Zambella has shown plenty of improvement during her first season over fences and Annie Mc last time out is the only horse stopping Zambella coming into this contest on a four-race winning streak. This is a step up in class but there’s nothing more satisfying than being consistently better than your friends and peers, so Zambella probably arrives at Cheltenham with plenty of swagger.
The Queen is less royalty in the mares’ chasing world after she was beaten 10 lengths by Shattered Love at Clonmel in November before Moyhenna was 28 lengths better than her in Fairyhouse a couple of months later.
If Zambella comes here full of confidence, Cabaret Queen is the opposite having been 75 lengths behind the winner last time out at Gowran Park.
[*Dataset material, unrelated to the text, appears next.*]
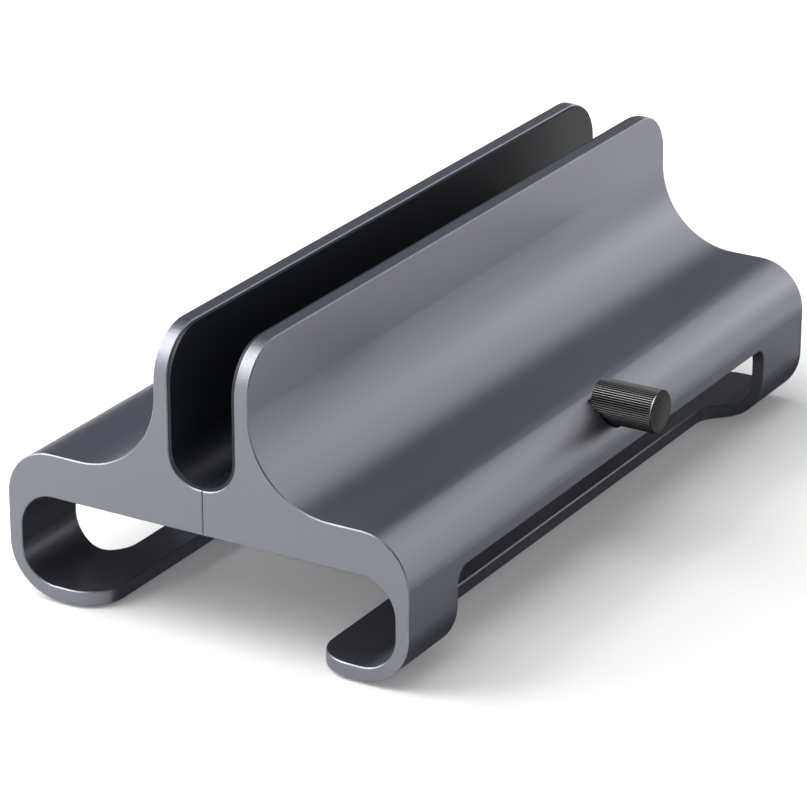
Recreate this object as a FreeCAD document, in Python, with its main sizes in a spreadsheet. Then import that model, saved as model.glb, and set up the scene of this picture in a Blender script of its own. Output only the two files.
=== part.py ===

There won’t be much singing or dancing from fans if this unlikely Cabaret gets up in front.
Chilli Filli is one of the best named fillies in training, but the love for hearing her called out on commentary should not distract you from the fact she hit the deck last time out. That’s never good coming into Cheltenham, but before that Chilli Filli had finished in the first two in her last four races.
She’ll need to shake off that fall and find some huge improvement to threaten the frame here.
Cut The Mustard
Last October Cut The Mustard swapped Willie Mullins’ yard for Paul Nicholls as he made the decision to Ire-exit and head for the UK. Nicholls has struggled to get her nose in front as did Mullins, and if those pair can’t train you to win nobody can. Cut The Mustard has finished in the top three in her three runs this season, but they were all relatively small fields and disguise the fact she’s only beaten eight horses.
Really Super’s form is hardly reflective of her name, but it isn’t bad, and she is a rapidly improving mare who won on the flat at Lingfield last time out. She has beaten some decent mares in her time, but the concern is last tie we saw her over fences she was 11 lengths behind Chilli Filli who has hardly been setting the world alight.